* **What the exercise asks**
Would you print the material exactly, starting at its first line and ending at the line holding "return extra * upper, groove, away"?

* **Given information**
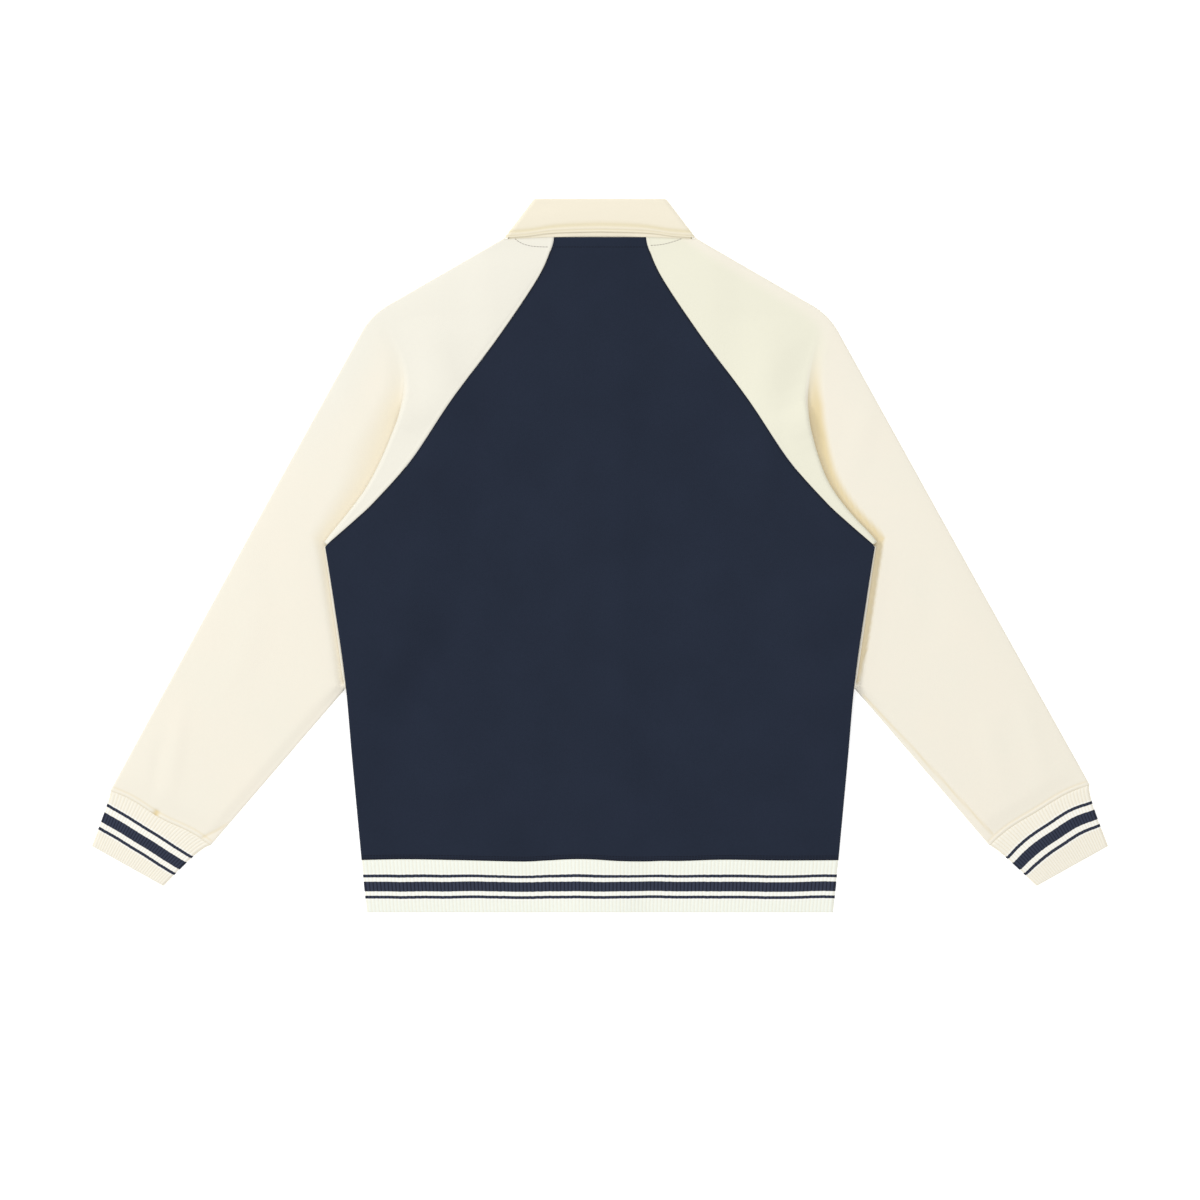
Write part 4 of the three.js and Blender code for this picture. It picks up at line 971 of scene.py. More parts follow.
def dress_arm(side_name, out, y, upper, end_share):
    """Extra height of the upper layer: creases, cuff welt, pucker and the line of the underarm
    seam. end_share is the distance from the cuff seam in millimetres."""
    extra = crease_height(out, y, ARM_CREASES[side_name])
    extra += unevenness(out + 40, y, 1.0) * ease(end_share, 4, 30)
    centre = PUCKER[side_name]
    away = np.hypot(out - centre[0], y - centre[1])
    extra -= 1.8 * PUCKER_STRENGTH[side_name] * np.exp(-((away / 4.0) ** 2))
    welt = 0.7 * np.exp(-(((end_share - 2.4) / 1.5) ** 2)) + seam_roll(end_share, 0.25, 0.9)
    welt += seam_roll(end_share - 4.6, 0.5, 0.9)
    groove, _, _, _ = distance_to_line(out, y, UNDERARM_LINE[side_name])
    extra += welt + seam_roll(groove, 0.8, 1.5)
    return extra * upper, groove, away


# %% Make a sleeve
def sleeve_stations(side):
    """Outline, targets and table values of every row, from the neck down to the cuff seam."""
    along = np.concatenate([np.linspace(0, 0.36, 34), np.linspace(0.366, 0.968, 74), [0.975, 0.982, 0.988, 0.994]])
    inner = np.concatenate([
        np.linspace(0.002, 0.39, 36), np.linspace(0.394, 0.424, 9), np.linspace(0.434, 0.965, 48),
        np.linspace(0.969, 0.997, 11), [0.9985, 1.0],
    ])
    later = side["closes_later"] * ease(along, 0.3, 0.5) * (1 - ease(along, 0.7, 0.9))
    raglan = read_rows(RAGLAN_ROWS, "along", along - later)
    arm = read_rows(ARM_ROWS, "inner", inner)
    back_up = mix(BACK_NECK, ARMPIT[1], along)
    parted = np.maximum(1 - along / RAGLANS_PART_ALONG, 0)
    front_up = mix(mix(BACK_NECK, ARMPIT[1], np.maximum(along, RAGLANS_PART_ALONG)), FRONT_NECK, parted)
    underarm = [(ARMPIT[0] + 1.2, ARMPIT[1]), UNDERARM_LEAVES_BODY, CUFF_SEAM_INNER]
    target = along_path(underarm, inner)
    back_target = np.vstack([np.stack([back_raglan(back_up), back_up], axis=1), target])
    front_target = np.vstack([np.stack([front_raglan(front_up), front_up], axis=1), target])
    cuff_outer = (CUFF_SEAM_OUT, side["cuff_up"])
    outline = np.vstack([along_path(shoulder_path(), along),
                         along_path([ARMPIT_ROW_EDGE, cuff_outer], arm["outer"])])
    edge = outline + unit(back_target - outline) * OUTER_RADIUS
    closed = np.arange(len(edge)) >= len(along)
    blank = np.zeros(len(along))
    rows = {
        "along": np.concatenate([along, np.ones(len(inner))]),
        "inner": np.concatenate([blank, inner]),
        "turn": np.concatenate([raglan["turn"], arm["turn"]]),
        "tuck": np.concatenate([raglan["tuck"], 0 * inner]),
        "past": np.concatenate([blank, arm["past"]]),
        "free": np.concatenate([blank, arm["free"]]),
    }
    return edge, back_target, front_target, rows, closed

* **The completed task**
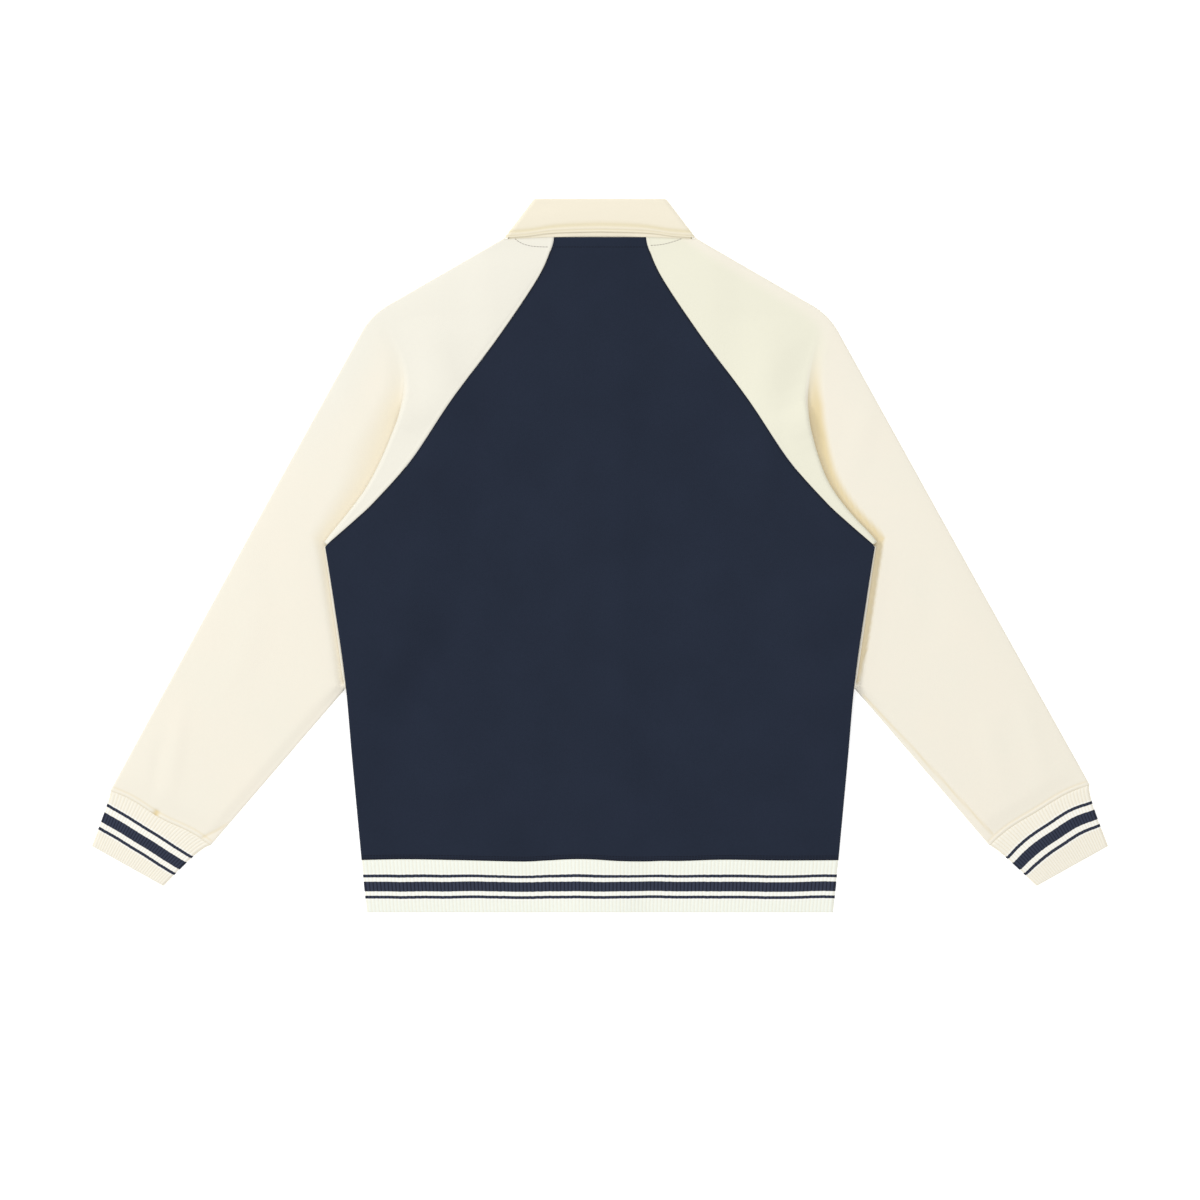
Write part 4 of the three.js and Blender code for this picture. It picks up at line 971 of scene.py. More parts follow.
def dress_arm(side_name, out, y, upper, end_share):
    """Extra height of the upper layer: creases, cuff welt, pucker and the line of the underarm
    seam. end_share is the distance from the cuff seam in millimetres."""
    extra = crease_height(out, y, ARM_CREASES[side_name])
    extra += unevenness(out + 40, y, 1.0) * ease(end_share, 4, 30)
    centre = PUCKER[side_name]
    away = np.hypot(out - centre[0], y - centre[1])
    extra -= 1.8 * PUCKER_STRENGTH[side_name] * np.exp(-((away / 4.0) ** 2))
    welt = 0.7 * np.exp(-(((end_share - 2.4) / 1.5) ** 2)) + seam_roll(end_share, 0.25, 0.9)
    welt += seam_roll(end_share - 4.6, 0.5, 0.9)
    groove, _, _, _ = distance_to_line(out, y, UNDERARM_LINE[side_name])
    extra += welt + seam_roll(groove, 0.8, 1.5)
    return extra * upper, groove, away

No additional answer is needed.